You’d get real hot real fast in a matte black space suit.
Wonder how they calculated the “average” temperature. Was it weighted by mass or by volume?
Only mass-weighting really makes sense here imo
Wouldn’t that be just star and not star?
No - it’d mostly be dark matter vs not dark matter.
I’m still on the “dark matter isn’t real” train. It would be so unsatisfying if it was the answer.
Dark mind is definitely real though
But a thing in space is not a vacuum and is subject to heating via solar radiation
And actually, space only gets cold (more surface radiation cooling than solar heating) a bit after Mars orbit. On earth orbit, it’s already a bit toasty.
Instead of wasting our resources trying to terraform Mars, we should look for planets already in this “balmy zone” to live on.
You mean like not fucking up the planet we live on? That’s impossible, you’re insane.
¡terraform earth!
yeah, if we could terraform mars, we could terraform earth too. i’m in the “let’s put all the pollution on the moon” camp
We’ve had one planet, yes. But what about second planet?

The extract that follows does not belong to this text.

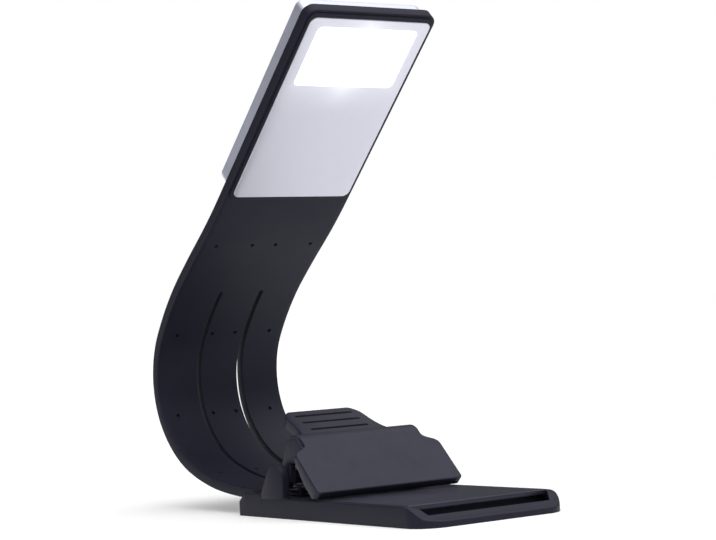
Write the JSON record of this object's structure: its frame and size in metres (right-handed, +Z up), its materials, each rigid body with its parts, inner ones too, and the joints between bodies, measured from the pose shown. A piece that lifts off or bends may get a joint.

“I don’t think he knows about second planet, Pippin.”
Reaching mars is far more achievable than reaching another solar system.
Thankfully there’s a planet already in the balmy zone in this solar system, and even better, it already has an atmosphere we can breathe!
Here’s an idea, let’s clean up our home.
The half of you not facing the sun would freeze, even on mercury it gets cold at night
I will simply sit on an office chair and spin around like doner on a rotisserie
Now I want a doner
Now I want a chair
You can do that without a chair in space.
Spinning is conveniently like the one way you can move in space by yourself
If you’ve got even modest infrared insulation, though, your metabolism is more than enough to keep you from freezing. No convective or conductive heat transfer makes getting rid of heat more of a problem.
Spin on it like a rotisserie chicken!
wear a coat
Literally. It’s adorable seeing kids figure things out like that, though :)
I don’t think they’re trying enough.